ボーテックスジェネレータ140は、フロントフードFから立設された支柱141の上端部から、左右に水平部142を突き出させ、さらにこの水平部142の両端部から、上下方向に突き出した鉛直部143を有するものである。
このような構成によって、ボーテックスジェネレータ140には多数のエッジ部(コーナ部)が形成され、これらの各エッジ部は、渦を生じさせて乱流を発生させる起点として機能する。
なお、ボーテックスジェネレータの形状は、このような形状に限らず、走行風が当たることによって下流側に乱流を形成可能なものであれば、他のいかなる形状であってもよい。
【0022】
図4は、実施例1のウインドウウォッシャ装置における乱流領域Tとウォッシャ液Wの飛行経路を示す模式図である。
図4に示すように、実施例1においては、車両の走行時に走行風がボーテックスジェネレータ140に当たることによって、ボーテックスジェネレータ140の後方側に、車両の外表面に沿って延在する乱流領域Tが形成される。
ジェットノズル130から助手席側撮像領域14に至るウォッシャ液Wの飛行経路は、その主要部分がこの乱流領域Tに含まれるようになっている。

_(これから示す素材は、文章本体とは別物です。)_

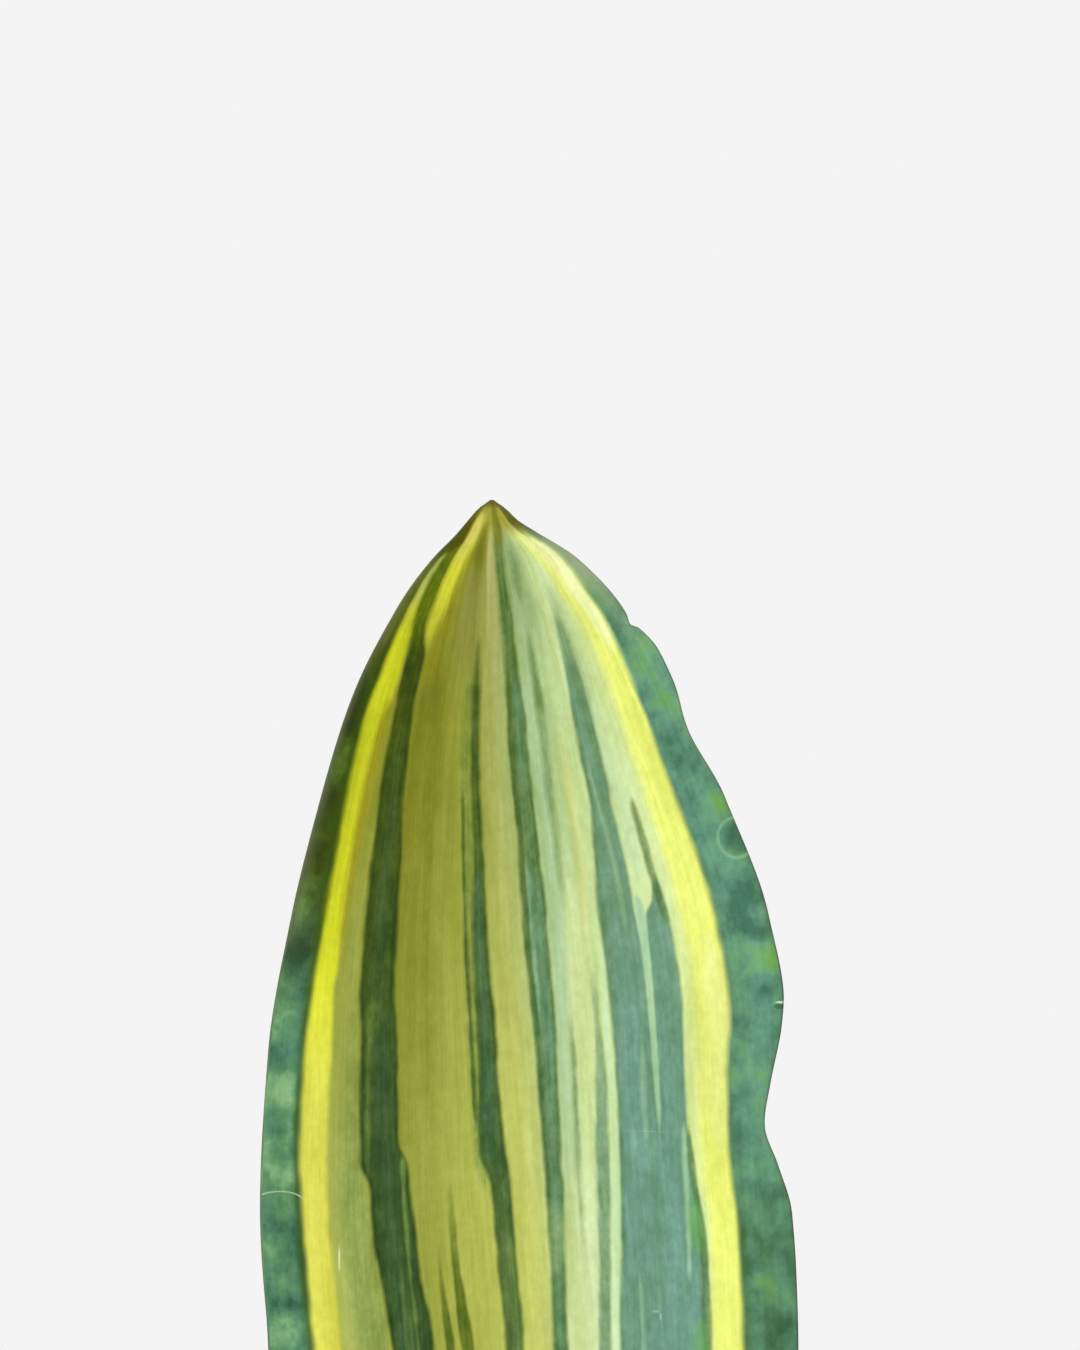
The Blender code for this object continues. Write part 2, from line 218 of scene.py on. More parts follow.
# What is painted on it, near the tip and, where it changes, lower down.
TONES = {
    "lemon_left": ((228, 234, 40), (226, 225, 90)),
    "lemon_tip": ((234, 234, 62),),
    "butter": ((228, 221, 108),),
    # The next two lemons are partly painted sheen: the band's lemon on the right made paler and bluer by it.
    "lemon_pale": ((244, 252, 190), (240, 246, 170)),
    "lemon_right": ((230, 240, 118), (232, 240, 118)),
    "amber": ((176, 164, 24), (186, 176, 50)),
    "pale_olive": ((146, 153, 50), (174, 186, 94)),
    "olive_shade": ((122, 124, 20), (146, 152, 46)),
    "grass": ((108, 128, 2), (92, 130, 40)),
    "bright_grass": ((120, 172, 70), (112, 176, 78)),
    "forest": ((70, 90, 10), (58, 86, 36)),
    "moss": ((84, 104, 34), (70, 102, 50)),
    "moss_light": ((120, 140, 54), (112, 142, 66)),
    "fern": ((94, 124, 62), (96, 135, 88)),
    # teal is a dark stripe green made paler and bluer by a painted sheen, for the right half of the hollow.
    "teal": ((107, 148, 112), (106, 150, 128)),
    "sage": ((146, 172, 112), (176, 204, 136)),
    "cream": ((208, 224, 150), (210, 229, 166)),
    "mint": ((170, 206, 158), (158, 204, 168)),
    "rib_pale": ((186, 184, 118),),
    "dusty_brown": ((142, 142, 64),),
    "deep_grass": ((62, 92, 0), (52, 86, 12)),
    "khaki": ((164, 158, 54),),
    "olive_line": ((122, 126, 24),),
    "border_olive": ((100, 94, 4),),
    "border_green": ((92, 94, 22),),
    "margin_olive": ((122, 126, 46),),
    "outer_grey": ((108, 118, 84),),
    "grey_green": ((164, 178, 142),),
    "straw": ((212, 214, 138),),
    "tail_green": ((204, 214, 112),),
    "dark_olive": ((92, 108, 14), (88, 108, 22)),
    "blue_moss": ((72, 108, 74), (66, 102, 62)),
    "grey_fern": ((126, 156, 106), (124, 158, 114)),
    "pale_mint": ((204, 230, 176), (198, 230, 186)),
}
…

乱流領域T内においては、大気の圧力変化、流速変化が比較的少なく、かつ、流速が比較的低速であることから、ウォッシャ液Wは強い直進性を示し、比較的低いウォッシャポンプ出力であっても、ウォッシャ液を精度よく助手席側撮像領域14に到達させることができ、その周辺部を効果的に洗浄することができる。
【実施例2】
【0023】
次に、本発明を適用したウインドウウォッシャ装置の実施例2について説明する。
なお、上述した実施例1と実質的に同様の箇所には、同じ符号を付して説明を省略し、主に相違点について説明する。
図5は、実施例2におけるウインドウウォッシャ装置の構成を示す図である。
実施例2においては、実施例1のボーテックスジェネレータ140に代えて、以下説明する乱流形成開口150を設けている。
【0024】
乱流形成開口150は、フロントフードFに、その下方のエンジンルーム内と連通する矩形の開口を形成し、この開口の内部に突出した突起を形成したものである。
このような乱流形成開口150を形成すると、走行時にフロントグリル等からのラム圧によって比較的高圧となるエンジンルーム内から、フロントフードFの上方側に気流が噴出し、これよりも車両後方側に乱流領域が形成される。
以上説明した実施例2によれば、上述した実施例1による効果と実質的に同様の効果に加えて、車両の外部に突出部を持たないことによって、歩行者保護性能も容易に確保することができる。
【実施例3】
【0025】
次に、本発明を適用したウインドウウォッシャ装置の実施例3について説明する。
図6は、実施例3におけるウインドウウォッシャ装置の構成を示す図である。
実施例3においては、実施例2の乱流形成開口150に代えて、以下説明する乱流形成開口160を設けている。
乱流形成開口160は、車両の前後方向に配列された複数の(例えば5つの)円形開口を備えて構成されている。各開口は、エンジンルーム内と連通し、走行時にエンジンルーム内からフロントフードFの上方へ気流を噴出するようになっている。
以上説明した実施例3においても、上述した実施例1,2による効果と実質的に同様の効果を得ることができる。
【0026】
(変形例)
本発明は、以上説明した実施例に限定されることなく、種々の変形や変更が可能であって、それらも本発明の技術的範囲内である。
ウインドウウォッシャ装置を構成する各ノズル類の配置、個数、種類や、乱流形成手段の形状、構成、個数、配置等は、上述した各実施例のものに限らず、適宜変更することができる。
例えば、ボーテックスジェネレータの形状や位置は、実施例1のものに限らず、適宜変更することができる。
また、実施例2、3の乱流形成開口の位置、形状、個数も適宜変更することができる。さらに、乱流形成開口が連通する空間部もエンジンルーム内に限らず、例えばホイルハウス内など、他の空間部であってもよい。
また、各実施例においては、ウォッシャ液の飛行経路の主要部分が乱流領域に含まれる構成としているが、乱流領域は、ウォッシャ液の飛行経路の少なくとも一部が含まれるように形成すれば、一定の効果を得ることは可能である。